© JUNGE FREIHEIT Verlag GmbH & Co. KG www.jungefreiheit.de 03/21 / 15. Januar 2021

„Neue Gesprächskultur etablieren“
Die etwas andere Talkshow: Fairtalk.TV betreibt auf Youtube und Spotify Diskussionsformate für alle Stimmen
Ronald Berthold

Seit Juni vergangenen Jahres sendet der Hörfunk-Journalist Jens Lehrich bei Youtube, Spotify, Deezer und auf seiner Webseite die Talkshow „Auf Augenhöhe“. Name des Senders: „Fairtalk.TV“. Vor der Premiere hatte der 50jährige verkündet: „Wir möchten eine neue Gesprächs- und Diskussionskultur etablieren.“ Er wolle „verschiedene Menschen zusammenbringen und zu Wort kommen lassen“.

Nach einem halben Jahr und 13 Sendungen zeigt sich in der Tat eine höfliche, unaufgeregte und intelligente Art des Talkshowmachens. Allerdings bleibt „Auf Augenhöhe“ äußerst monothematisch ausgerichtet. In fast jeder Ausgabe geht es um die Corona-Politik, Grundrechtseinschränkungen und Berufsverbote. Auch die Sendung „Journalismus – Meinungsfreiheit – Zensur?“ drehte sich vorwiegend um das Mundtotmachen von Kritikern der Pandemie-Maßnahmen. Dabei wäre hier ein größeres Feld zu beackern gewesen.

Lehrich führt professionell und ruhig durch die Sendung, muß allerdings meist keine großen Konflikte unter den drei bis vier Teilnehmern schlichten. Die gibt es nicht. Meistens sind alle einer Meinung – übrigens genau der anderen, die der Zuschauer in den öffentlich-rechtlichen Talkshows kennenlernt. Der dreifache Familienvater bedauert das und erklärt vorab regelmäßig, daß er auch versucht habe, Leute des anderen Lagers, wie Christian Drosten, einzuladen. Lehrich betont: „Wir wollen miteinander sprechen, nicht übereinander.“

Allerdings handelt er sich reihenweise Absagen ein. So geben sich im Studio Lockdown-Kritiker wie Bodo Schiffmann, Sucharit Bhakdi, Wolfgang Wodarg und der ehemalige taz-Journalist Anselm Lenz die Klinke in die Hand. Manche waren inzwischen zweimal zu Gast, darunter Schiffmann, der die Partei „Widerstand 2020“ gegründet und wieder verlassen hat.

Doch das scheint die Zuschauer nicht zu stören.

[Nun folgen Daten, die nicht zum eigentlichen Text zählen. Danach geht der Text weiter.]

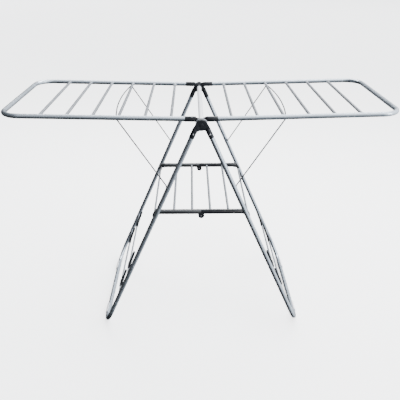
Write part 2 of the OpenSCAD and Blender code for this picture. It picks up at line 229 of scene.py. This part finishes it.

Allein bei Youtube hat „FairTalk“ 47.500 Abonnenten – eine stattliche Zahl für ein Gesprächsformat, das zwischen 90 und 145 Minuten dauert. Spitzenreiter ist mit 365.000 Aufrufen die Sendung „Wandel – Wahrheit – Weltverschwörung?“, bei der es ausnahmsweise kontrovers zuging. Gäste waren Gunnar Kaiser, Ken Jebsen, Dirk Fleck und Holger Kreymeier.

Einspieler oder Auflockerungen, wie sie bei ARD und ZDF üblich sind, sucht man vergebens. Lehrich, dessen Gesichtsausdruck im Laufe der Zeit ernster geworden ist, bricht die Sendung auf das Gespräch mit seinen Gästen herunter. So auch beim Interviewformat „Kurz nachgefragt bei“. Während der Zugang auf Youtube frei ist, aber von Werbung unterbrochen wird, kostet das Abo auf Vimeo vier Euro im Monat.